→ **What is needed**: Could every line of the data be printed exactly as it reads?

→ **Recorded information**:
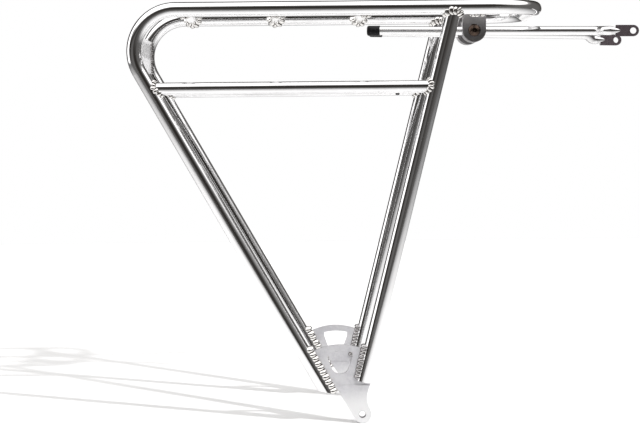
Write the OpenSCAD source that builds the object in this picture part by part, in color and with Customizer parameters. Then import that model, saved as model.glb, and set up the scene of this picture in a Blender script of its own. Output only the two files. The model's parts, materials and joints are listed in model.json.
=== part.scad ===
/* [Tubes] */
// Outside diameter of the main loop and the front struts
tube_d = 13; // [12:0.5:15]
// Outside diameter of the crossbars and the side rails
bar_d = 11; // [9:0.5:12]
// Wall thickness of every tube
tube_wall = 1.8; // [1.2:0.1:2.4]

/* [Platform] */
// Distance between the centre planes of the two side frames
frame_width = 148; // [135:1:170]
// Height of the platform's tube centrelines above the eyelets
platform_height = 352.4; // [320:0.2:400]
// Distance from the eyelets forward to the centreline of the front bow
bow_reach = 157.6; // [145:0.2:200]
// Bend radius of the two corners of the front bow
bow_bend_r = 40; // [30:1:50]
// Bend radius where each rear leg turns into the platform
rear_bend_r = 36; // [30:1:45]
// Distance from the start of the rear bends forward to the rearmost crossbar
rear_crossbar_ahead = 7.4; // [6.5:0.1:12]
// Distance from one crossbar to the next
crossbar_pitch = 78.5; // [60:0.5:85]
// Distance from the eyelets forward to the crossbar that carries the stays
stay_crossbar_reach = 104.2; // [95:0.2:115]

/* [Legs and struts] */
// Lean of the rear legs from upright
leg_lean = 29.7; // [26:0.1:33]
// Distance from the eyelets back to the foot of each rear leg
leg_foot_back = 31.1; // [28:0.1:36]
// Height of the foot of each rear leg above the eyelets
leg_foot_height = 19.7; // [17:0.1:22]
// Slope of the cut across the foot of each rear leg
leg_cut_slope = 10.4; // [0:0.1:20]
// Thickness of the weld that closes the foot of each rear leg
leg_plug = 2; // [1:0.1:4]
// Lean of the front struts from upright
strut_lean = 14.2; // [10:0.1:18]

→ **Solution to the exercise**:
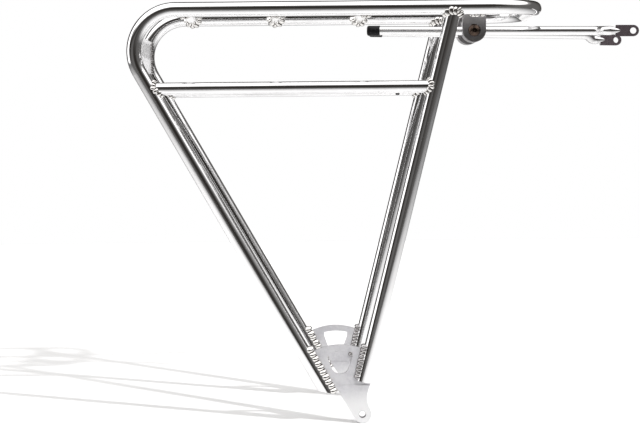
Write the OpenSCAD source that builds the object in this picture part by part, in color and with Customizer parameters. Then import that model, saved as model.glb, and set up the scene of this picture in a Blender script of its own. Output only the two files. The model's parts, materials and joints are listed in model.json.
=== part.scad ===
/* [Tubes] */
// Outside diameter of the main loop and the front struts
tube_d = 13; // [12:0.5:15]
// Outside diameter of the crossbars and the side rails
bar_d = 11; // [9:0.5:12]
// Wall thickness of every tube
tube_wall = 1.8; // [1.2:0.1:2.4]

/* [Platform] */
// Distance between the centre planes of the two side frames
frame_width = 148; // [135:1:170]
// Height of the platform's tube centrelines above the eyelets
platform_height = 352.4; // [320:0.2:400]
// Distance from the eyelets forward to the centreline of the front bow
bow_reach = 157.6; // [145:0.2:200]
// Bend radius of the two corners of the front bow
bow_bend_r = 40; // [30:1:50]
// Bend radius where each rear leg turns into the platform
rear_bend_r = 36; // [30:1:45]
// Distance from the start of the rear bends forward to the rearmost crossbar
rear_crossbar_ahead = 7.4; // [6.5:0.1:12]
// Distance from one crossbar to the next
crossbar_pitch = 78.5; // [60:0.5:85]
// Distance from the eyelets forward to the crossbar that carries the stays
stay_crossbar_reach = 104.2; // [95:0.2:115]

/* [Legs and struts] */
// Lean of the rear legs from upright
leg_lean = 29.7; // [26:0.1:33]
// Distance from the eyelets back to the foot of each rear leg
leg_foot_back = 31.1; // [28:0.1:36]
// Height of the foot of each rear leg above the eyelets
leg_foot_height = 19.7; // [17:0.1:22]
// Slope of the cut across the foot of each rear leg
leg_cut_slope = 10.4; // [0:0.1:20]
// Thickness of the weld that closes the foot of each rear leg
leg_plug = 2; // [1:0.1:4]
// Lean of the front struts from upright
strut_lean = 14.2; // [10:0.1:18]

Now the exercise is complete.